▸ Written task
Begin at the line containing "Reconstruct the object" and stop at the line containing "# opens towards"; copy those lines exactly, ends included, and nothing else.
* begin Provided entries *
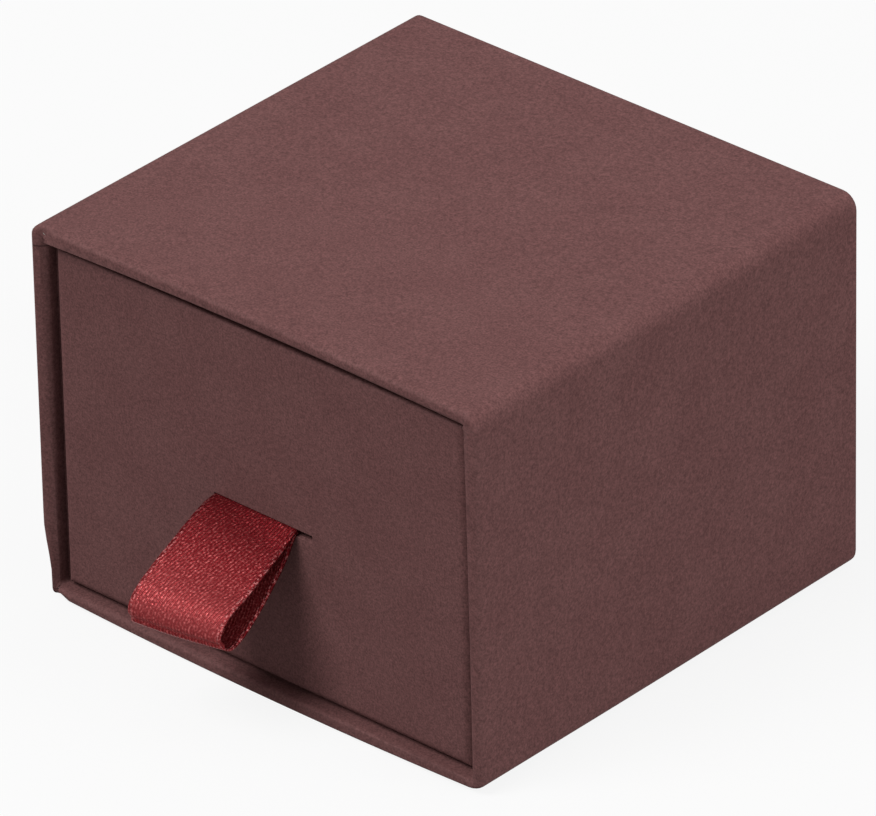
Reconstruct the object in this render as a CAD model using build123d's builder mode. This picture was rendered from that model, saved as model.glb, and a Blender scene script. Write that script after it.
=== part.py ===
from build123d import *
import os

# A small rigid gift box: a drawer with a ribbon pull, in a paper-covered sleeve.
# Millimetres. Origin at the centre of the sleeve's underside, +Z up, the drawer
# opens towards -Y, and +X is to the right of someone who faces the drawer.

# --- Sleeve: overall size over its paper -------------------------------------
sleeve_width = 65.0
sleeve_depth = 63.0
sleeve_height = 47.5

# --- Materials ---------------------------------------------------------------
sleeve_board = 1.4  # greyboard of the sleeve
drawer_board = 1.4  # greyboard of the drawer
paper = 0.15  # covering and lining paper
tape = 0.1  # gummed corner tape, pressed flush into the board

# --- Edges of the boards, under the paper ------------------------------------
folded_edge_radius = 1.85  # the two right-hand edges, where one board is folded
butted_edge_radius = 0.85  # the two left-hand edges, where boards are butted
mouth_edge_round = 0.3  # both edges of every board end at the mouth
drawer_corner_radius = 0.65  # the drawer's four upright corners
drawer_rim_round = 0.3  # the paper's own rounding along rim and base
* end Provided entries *
* begin Provided entries *
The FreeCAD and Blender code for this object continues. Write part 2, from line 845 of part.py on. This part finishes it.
* end Provided entries *
▸ The response
Reconstruct the object in this render as a CAD model using build123d's builder mode. This picture was rendered from that model, saved as model.glb, and a Blender scene script. Write that script after it.
=== part.py ===
from build123d import *
import os

# A small rigid gift box: a drawer with a ribbon pull, in a paper-covered sleeve.
# Millimetres. Origin at the centre of the sleeve's underside, +Z up, the drawer
# opens towards -Y, and +X is to the right of someone who faces the drawer.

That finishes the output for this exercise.